Ignacio “Nacho” Varga and Lalo Salamanca are two of the most important characters on Better Call Saul. But despite their roles on the prequel, they played no part in Walter White’s story. They never appeared on Breaking Bad nor did anyone else ever reference them. When Gus poisoned nearly every major member of the cartel, Lalo wasn’t there. Nor did Gus ever rely on his cartel informant, Ignacio, on Breaking Bad. Yet, despite not being relevant during that era, four years later they were the first two people Saul Goodman thought of when he believed the cartel had come for him.

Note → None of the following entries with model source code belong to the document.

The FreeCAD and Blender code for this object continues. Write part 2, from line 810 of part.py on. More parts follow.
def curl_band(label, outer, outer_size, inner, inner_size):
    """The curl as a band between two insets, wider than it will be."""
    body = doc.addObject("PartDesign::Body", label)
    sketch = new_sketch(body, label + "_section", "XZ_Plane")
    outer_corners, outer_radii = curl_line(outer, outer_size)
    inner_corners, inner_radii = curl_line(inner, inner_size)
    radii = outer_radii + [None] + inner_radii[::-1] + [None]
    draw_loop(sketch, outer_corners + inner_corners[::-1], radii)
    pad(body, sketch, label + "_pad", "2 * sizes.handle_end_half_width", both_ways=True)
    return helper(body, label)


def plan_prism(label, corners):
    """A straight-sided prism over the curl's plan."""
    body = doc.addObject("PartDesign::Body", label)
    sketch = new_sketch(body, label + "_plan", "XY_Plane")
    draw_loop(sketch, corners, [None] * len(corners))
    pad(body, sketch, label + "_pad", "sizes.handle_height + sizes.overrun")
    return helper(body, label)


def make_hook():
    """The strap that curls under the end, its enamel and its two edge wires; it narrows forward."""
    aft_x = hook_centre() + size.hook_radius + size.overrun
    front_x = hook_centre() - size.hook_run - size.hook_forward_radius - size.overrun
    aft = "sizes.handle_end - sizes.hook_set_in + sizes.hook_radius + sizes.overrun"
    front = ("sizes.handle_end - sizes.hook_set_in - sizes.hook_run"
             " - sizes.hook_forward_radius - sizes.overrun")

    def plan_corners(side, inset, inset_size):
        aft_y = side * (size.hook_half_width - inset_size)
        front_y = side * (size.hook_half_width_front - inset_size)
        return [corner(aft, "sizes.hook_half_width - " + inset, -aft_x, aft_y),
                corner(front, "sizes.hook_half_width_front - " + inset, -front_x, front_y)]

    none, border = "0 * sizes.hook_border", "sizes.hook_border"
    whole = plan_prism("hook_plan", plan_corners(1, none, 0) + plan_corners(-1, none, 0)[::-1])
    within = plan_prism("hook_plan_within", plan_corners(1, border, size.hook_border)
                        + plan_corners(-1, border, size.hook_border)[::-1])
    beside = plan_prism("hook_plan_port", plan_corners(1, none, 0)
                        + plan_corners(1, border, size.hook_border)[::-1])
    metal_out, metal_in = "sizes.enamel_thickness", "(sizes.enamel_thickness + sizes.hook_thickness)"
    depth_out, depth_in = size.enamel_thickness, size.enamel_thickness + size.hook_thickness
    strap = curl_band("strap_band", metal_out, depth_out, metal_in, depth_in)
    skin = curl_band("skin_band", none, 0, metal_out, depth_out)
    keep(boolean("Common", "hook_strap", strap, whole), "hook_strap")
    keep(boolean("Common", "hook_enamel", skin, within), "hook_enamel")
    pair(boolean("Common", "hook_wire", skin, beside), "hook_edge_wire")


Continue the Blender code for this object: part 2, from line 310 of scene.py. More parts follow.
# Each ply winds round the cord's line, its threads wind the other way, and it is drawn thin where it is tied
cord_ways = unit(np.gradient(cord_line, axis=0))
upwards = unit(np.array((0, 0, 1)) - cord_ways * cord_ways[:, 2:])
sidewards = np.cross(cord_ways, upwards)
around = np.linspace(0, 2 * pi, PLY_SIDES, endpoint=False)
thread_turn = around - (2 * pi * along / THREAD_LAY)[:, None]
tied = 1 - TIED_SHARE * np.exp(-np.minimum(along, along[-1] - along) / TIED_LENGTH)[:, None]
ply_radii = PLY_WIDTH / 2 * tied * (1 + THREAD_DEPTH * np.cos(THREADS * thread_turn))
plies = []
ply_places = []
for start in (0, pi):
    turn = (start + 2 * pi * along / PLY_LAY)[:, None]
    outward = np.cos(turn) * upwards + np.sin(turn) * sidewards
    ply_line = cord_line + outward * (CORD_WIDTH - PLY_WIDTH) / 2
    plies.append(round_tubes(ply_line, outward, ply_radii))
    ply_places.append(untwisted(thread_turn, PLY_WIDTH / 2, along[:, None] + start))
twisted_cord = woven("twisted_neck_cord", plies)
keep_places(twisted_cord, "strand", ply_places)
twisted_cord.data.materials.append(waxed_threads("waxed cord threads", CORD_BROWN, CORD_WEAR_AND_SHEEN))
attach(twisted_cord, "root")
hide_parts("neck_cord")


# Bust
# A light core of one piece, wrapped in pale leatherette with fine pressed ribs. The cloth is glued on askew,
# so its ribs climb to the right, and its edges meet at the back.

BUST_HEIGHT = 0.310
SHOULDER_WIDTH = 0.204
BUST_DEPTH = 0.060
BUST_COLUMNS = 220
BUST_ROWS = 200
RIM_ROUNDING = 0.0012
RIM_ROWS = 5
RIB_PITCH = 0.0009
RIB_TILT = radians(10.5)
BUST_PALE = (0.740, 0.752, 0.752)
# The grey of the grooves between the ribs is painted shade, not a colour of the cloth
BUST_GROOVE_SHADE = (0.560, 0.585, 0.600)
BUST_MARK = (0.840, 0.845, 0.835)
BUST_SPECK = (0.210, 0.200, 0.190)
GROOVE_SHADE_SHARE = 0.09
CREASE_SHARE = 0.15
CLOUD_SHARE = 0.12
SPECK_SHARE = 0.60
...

Jimmy McGill’s work for the cartel, which has involved working directly with both Lalo and Ignacio, has already shown the lawyer the inherent dangers of being a criminal enterprise’s attorney. Saul also will seemingly know by the year 2008 why it makes sense to blame Ignacio for perceived crimes against the cartel. In Better Call Saul’s season five finale, Lalo realized Ignacio double-crossed him, his family, and the business. The sociopathic Lalo will surely be on the hunt for the traitor when the final season debuts. And from what we’ve seen of Lalo, it’s safe to say he will never stop seeking revenge until either him or Ignacio is dead.
What that means for the next four years and the fates of both Ignacio and Lalo is still unknown, but the possibilities aren’t limitless. The pair might simply play a cat and mouse game during that time, with a resolution of their connected story not happening (if ever) until Walter White starts cooking. That would explain why Saul Goodman still feared Lalo and blamed Ignacio for his troubles in 2008.
But considering how important Lalo Salamanca is to both the cartel’s work and his own family in 2004, it’s hard to imagine he wouldn’t be involved with the main business in any capacity by 2008. All of which suggests Lalo isn’t alive in 2008, a fact Jimmy doesn’t know for sure. Because when he realizes Lalo did not send his kidnappers he completely relaxes, as though he has no one else from the cartel to fear. That would also explain why Saul started working for Walter White, despite Saul knowing Walt would be cutting in on the cartel’s turf. No Lalo means no more cartel problems.
The fact Saul placed general blame for some unknown crime on Ignacio isn’t a great sign for Ignacio, either. There would be no better person to accuse of a crime than someone who is already dead. The dead tell no lies nor do they tell any truths. They can never refute your claim. And yet, that’s no guarantee Ignacio will end up in his own shallow ditch.
Ignacio has considered running away from his criminal life previously. He’s stayed in some part to protect his innocent father from getting caught up in his problems. But after his betrayal, with Lalo alive and on the prowl, there might be no other option for Ignacio now but to run far, far away from Albuquerque, the cartel, and his life. (We’re choosing to ignore the obvious other reason why Igancio could finally flee: Lalo kills his poor sweet dad as part of an eye-for-an-eye response. That’s….that’s going to happen, isn’t it?)
Whether Ignacio, Lalo, or both are dead in 2008, their presence in Saul Goodman’s life will be far from over. The irony is that by being free of Lalo and Nacho, Saul will let two other men enter his life on that fateful night in 2008. And it won’t be the cartel that leads Jimmy McGill down a much darker path paved with cinnamon and icing.